Set down exactly the lines in the records below that run from the line with "for half, side" to the line with "if empty is", inclusive, and nothing more.

--- Supplied records ---
- - - - - - -

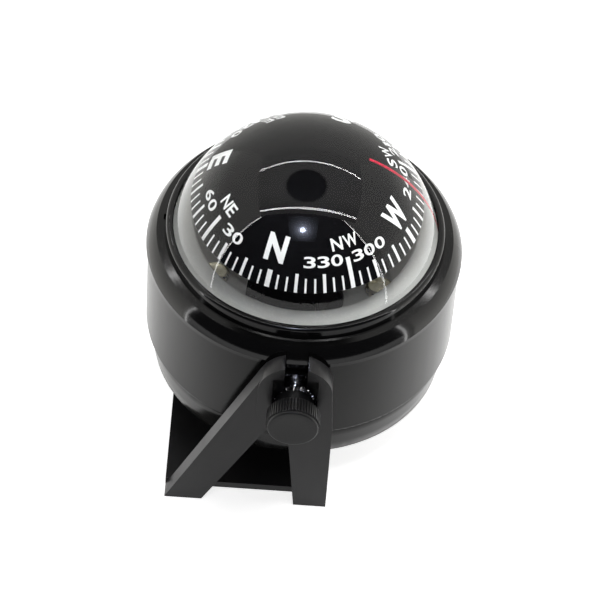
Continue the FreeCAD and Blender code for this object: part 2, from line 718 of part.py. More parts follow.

- - - - - - -

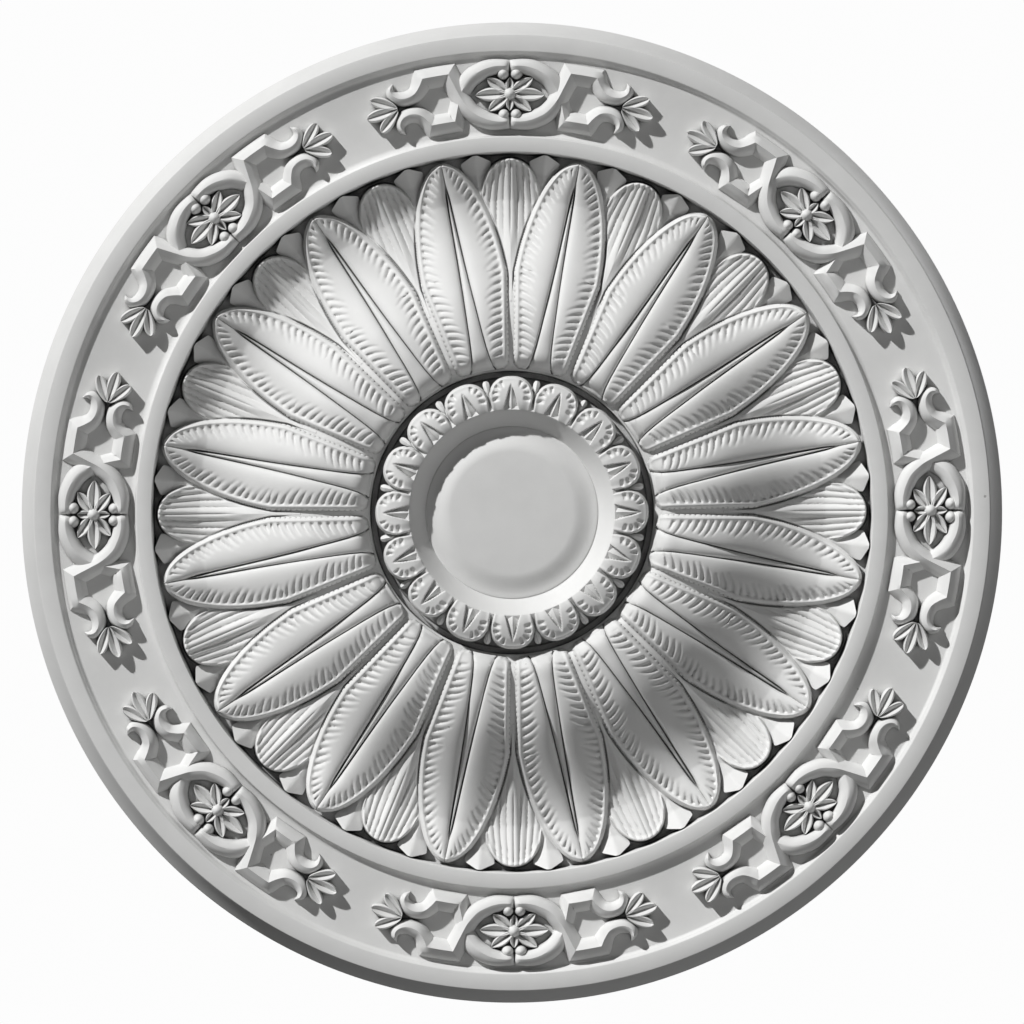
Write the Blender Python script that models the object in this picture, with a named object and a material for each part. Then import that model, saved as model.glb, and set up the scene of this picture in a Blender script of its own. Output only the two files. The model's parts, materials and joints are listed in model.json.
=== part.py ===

- - - - - - -

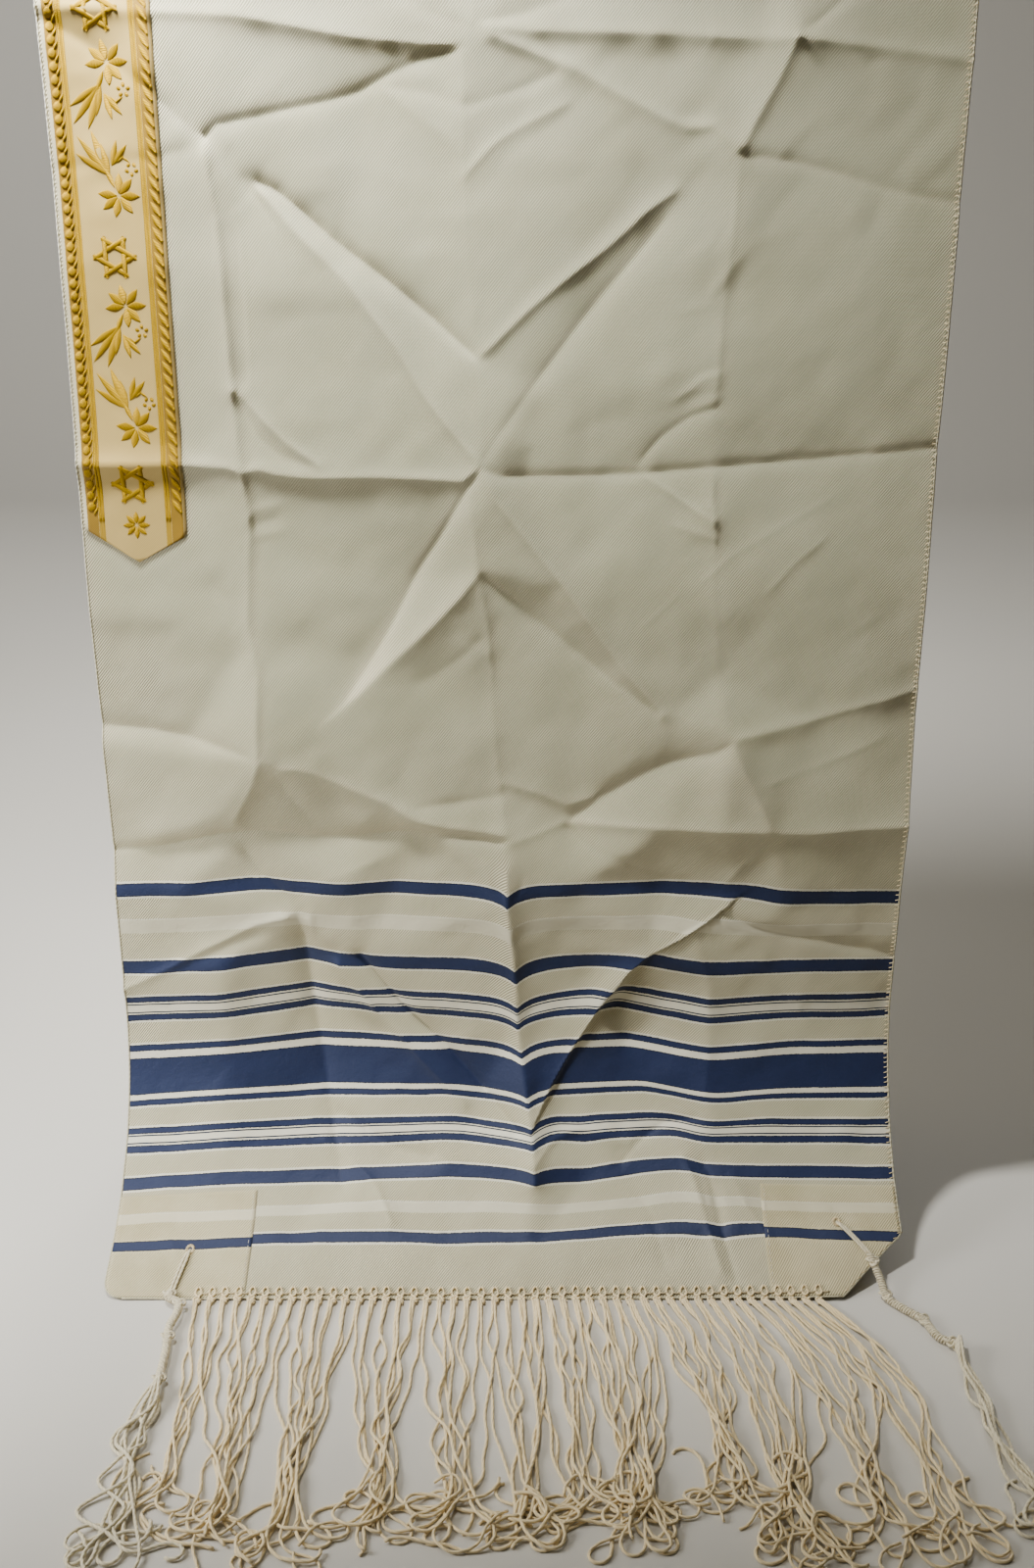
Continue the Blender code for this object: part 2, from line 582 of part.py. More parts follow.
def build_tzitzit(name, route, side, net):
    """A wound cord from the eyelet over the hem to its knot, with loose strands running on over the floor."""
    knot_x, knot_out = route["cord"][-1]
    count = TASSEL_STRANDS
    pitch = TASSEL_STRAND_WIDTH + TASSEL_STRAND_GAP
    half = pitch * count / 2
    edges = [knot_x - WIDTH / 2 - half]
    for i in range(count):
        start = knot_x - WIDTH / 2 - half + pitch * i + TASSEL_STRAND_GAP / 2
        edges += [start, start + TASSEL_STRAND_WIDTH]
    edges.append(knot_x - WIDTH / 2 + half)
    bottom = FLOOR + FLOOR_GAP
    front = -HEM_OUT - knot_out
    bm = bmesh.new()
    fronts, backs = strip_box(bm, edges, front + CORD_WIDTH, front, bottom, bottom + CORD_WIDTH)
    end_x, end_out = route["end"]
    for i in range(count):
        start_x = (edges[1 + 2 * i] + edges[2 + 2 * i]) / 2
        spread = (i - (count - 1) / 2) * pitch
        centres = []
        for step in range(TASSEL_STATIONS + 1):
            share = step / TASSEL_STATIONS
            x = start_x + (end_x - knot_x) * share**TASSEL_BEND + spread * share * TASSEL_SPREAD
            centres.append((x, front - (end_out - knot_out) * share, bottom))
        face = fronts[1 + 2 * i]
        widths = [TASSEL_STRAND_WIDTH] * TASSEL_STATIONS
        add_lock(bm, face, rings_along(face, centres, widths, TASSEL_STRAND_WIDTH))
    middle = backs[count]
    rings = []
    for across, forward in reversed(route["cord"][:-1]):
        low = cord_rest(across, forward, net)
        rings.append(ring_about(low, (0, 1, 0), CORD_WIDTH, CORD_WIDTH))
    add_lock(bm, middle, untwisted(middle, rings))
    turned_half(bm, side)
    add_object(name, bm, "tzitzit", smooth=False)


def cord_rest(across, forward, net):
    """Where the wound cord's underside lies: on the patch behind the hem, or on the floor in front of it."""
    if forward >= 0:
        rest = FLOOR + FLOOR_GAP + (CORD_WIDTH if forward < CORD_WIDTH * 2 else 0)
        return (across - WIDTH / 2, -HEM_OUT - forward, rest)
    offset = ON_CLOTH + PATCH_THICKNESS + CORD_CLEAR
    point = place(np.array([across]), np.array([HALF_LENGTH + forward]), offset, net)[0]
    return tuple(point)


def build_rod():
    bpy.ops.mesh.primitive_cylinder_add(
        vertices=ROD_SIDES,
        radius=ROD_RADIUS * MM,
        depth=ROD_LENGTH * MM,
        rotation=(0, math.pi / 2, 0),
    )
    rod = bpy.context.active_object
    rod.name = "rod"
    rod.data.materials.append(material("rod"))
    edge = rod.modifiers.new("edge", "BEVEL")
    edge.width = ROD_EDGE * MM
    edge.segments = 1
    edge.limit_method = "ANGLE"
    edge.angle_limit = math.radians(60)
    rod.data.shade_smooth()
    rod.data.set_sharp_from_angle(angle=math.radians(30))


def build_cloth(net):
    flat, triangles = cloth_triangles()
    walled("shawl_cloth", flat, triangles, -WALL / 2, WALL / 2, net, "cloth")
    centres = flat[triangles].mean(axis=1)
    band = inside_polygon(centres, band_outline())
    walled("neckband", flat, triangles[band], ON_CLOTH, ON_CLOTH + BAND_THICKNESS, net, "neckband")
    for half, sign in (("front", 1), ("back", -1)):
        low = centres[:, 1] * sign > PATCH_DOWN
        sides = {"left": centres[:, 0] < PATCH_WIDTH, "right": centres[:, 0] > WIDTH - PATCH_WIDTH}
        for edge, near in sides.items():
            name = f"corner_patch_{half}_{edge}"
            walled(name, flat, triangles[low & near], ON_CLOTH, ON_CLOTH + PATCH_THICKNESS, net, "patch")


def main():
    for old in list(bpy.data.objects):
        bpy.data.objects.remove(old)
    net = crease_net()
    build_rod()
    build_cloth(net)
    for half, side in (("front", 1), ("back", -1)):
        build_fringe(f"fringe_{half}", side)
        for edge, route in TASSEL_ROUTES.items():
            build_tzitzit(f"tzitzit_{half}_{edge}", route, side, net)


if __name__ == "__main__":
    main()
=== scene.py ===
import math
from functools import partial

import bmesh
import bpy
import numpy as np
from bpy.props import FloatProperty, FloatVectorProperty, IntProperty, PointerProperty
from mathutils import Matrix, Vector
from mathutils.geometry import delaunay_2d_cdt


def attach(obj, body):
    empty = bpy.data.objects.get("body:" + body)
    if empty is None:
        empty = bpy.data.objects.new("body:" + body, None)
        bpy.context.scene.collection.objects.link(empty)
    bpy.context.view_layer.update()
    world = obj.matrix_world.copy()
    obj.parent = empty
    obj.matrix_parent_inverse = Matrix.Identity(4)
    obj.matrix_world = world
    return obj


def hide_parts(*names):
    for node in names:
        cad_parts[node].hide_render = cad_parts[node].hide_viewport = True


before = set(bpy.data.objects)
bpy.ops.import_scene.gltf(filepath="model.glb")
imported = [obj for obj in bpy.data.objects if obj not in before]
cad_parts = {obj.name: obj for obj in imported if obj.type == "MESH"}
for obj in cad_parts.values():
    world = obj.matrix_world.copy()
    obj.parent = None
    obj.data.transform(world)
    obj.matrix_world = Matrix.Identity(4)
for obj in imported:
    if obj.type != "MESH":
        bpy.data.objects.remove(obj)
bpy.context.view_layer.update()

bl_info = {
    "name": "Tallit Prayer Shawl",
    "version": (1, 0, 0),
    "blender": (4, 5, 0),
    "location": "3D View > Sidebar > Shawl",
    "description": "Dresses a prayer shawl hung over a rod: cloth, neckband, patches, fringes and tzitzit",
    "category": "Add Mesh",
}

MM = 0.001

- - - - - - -

--- Response ---
    for half, side in (("front", 1), ("back", -1)):
        build_fringe(f"fringe_{half}", side)
        for edge, route in TASSEL_ROUTES.items():
            build_tzitzit(f"tzitzit_{half}_{edge}", route, side, net)


if __name__ == "__main__":
    main()
=== scene.py ===
import math
from functools import partial

import bmesh
import bpy
import numpy as np
from bpy.props import FloatProperty, FloatVectorProperty, IntProperty, PointerProperty
from mathutils import Matrix, Vector
from mathutils.geometry import delaunay_2d_cdt


def attach(obj, body):
    empty = bpy.data.objects.get("body:" + body)
    if empty is None:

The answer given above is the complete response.